Just like "No Time for Goodbye" it is a what's going to happen next book. I have never shouted at a book before; you know, in the way you would shout at a horror film; but this had me shouting much to the surprise of those sitting next to me at the time!

It is written in the third person sense which feels a bit strange because at the same time you experience the book from the point of view of one character.

Linwood does it again!

I'm now reading the latest Dan Brown "The Lost Symbol" on my new Sony E-reader. Watch this space........

The Piano Tuner

by mojacar @ Saturday, Oct. 17, 2009 - 20:47:58

Writen by Daniel Mason. A quite extraordinary book. Very different. Set in 1886, the Piano Tuner, Edgar Drake recieves a request from the War Office for him to journey to Burma to tune a a rare Erard Grand Piano. He has all sorts of adventures on the journey and once he arrives thers.

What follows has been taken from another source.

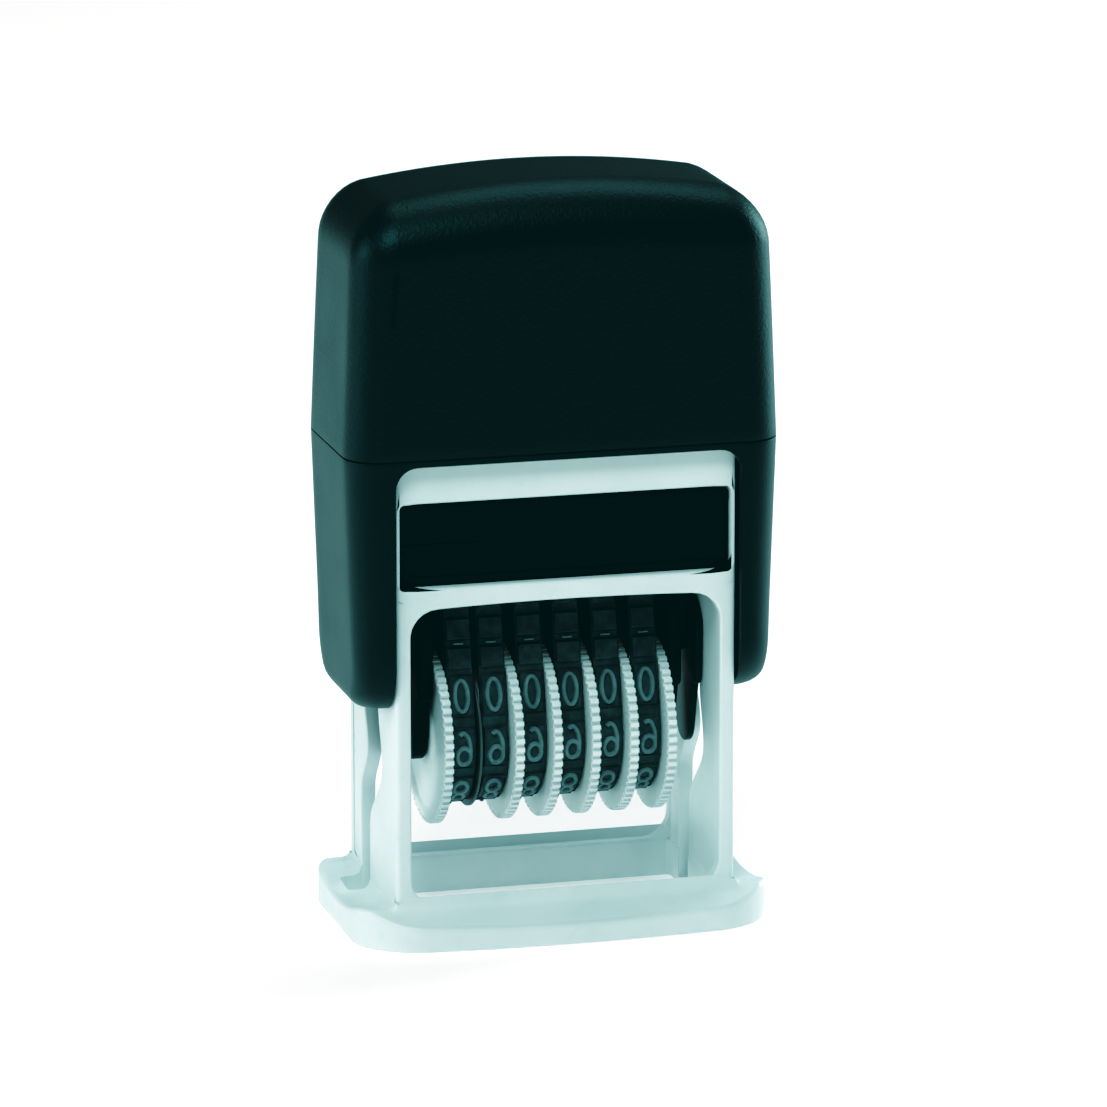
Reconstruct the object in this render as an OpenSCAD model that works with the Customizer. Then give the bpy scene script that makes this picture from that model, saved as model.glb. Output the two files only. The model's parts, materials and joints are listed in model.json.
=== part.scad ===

Some of the descriptive passages are wonderful.

I know it sounds most unpromising, but it is worth seeking it out. (I got this copy from the Hospice Charity shop for 80p) Wonderful, money well spent!

Celebrity Deaths.

by memyselfandyou @ Monday, Oct. 12, 2009 - 23:51:41

I am shocked and saddend, by the amount of celebrity deaths this year - My hero, My Favourite boyzone member, My favourite actress, The first person i ever voted for an reality t.v, and every other amazing star, I am absolutely gob-smacked, how can all of these ledgens be gone in 2009? There has probably been more in other years but i am honestly without a doubt in shock, its just not real, I was a fan of these celebrities and never got the chance to meet one of them! I feel like the world has been robbed of all these great stars, i feel like shouting up to god and telling him to put them back. Im shocked and Saddend.

Can't put down

by janiemac2 @ Friday, Oct. 09, 2009 - 14:45:08

Recently finished Reading 'No time to say goodbye' by author Linwood Barclay - I could not put it down! This is one of those books where the story completely consumes you and nothing else matters except finding out the why, what for and who done it!
This is one book I would totally recommend - gold stars all round!

The Reading Group

by mojacar @ Monday, Oct. 05, 2009 - 20:55:36

By Elizabeth Noble. It says on the cover.... "Where the book ends, the stories begin...."

A clever device, to use a reading group, because it gives a fairly wide spread set of characters, and they talk about the book they have read each month over the period of one year. Then thy talk about themselves and their lives. Over the course of the year, the group of strangers become friends.

A quwaation at the back of the book asks "is this reading group in the book anything like the reading group you belong to?" In my own case the answer is "No". The group in the book are all women "in the breeding season of life" caught up in running a home, kids, holding down a job, and or husband. They meet in each others houses and each month the book is chosed by a different member.

The group I belong to are all grannies! Our talk is round pills, ailments, cooking, writing stuff, reading stuff, and one ladies repeated chip pan fires! My group too has just completed its first year and is sponsored through our local library, who make the book selections. We are given a choice and an alternative, but the ones we ask for never seem to come!

the Memory Keepers Daughter

by mojacar @ Monday, Oct. 05, 2009 - 20:42:46

By Kim Edwards.

This was the choice of my Readers Group. I have read it before, but I did read it again, so it was fresh in my mind for when we discuss it.

It is a strange story, set in 1964 of a father who gives away his baby daughter at birth, because she was an "unexpected twin". A healthy boy was born first, and then the much smaller daughter who he soon realises has Downs' Syndrome. He decides not to tell his wife anything about the daughteer, but to say she died at birth.

The story tells what happens to the family, and also how the unwanted girls life goes with her "new mother".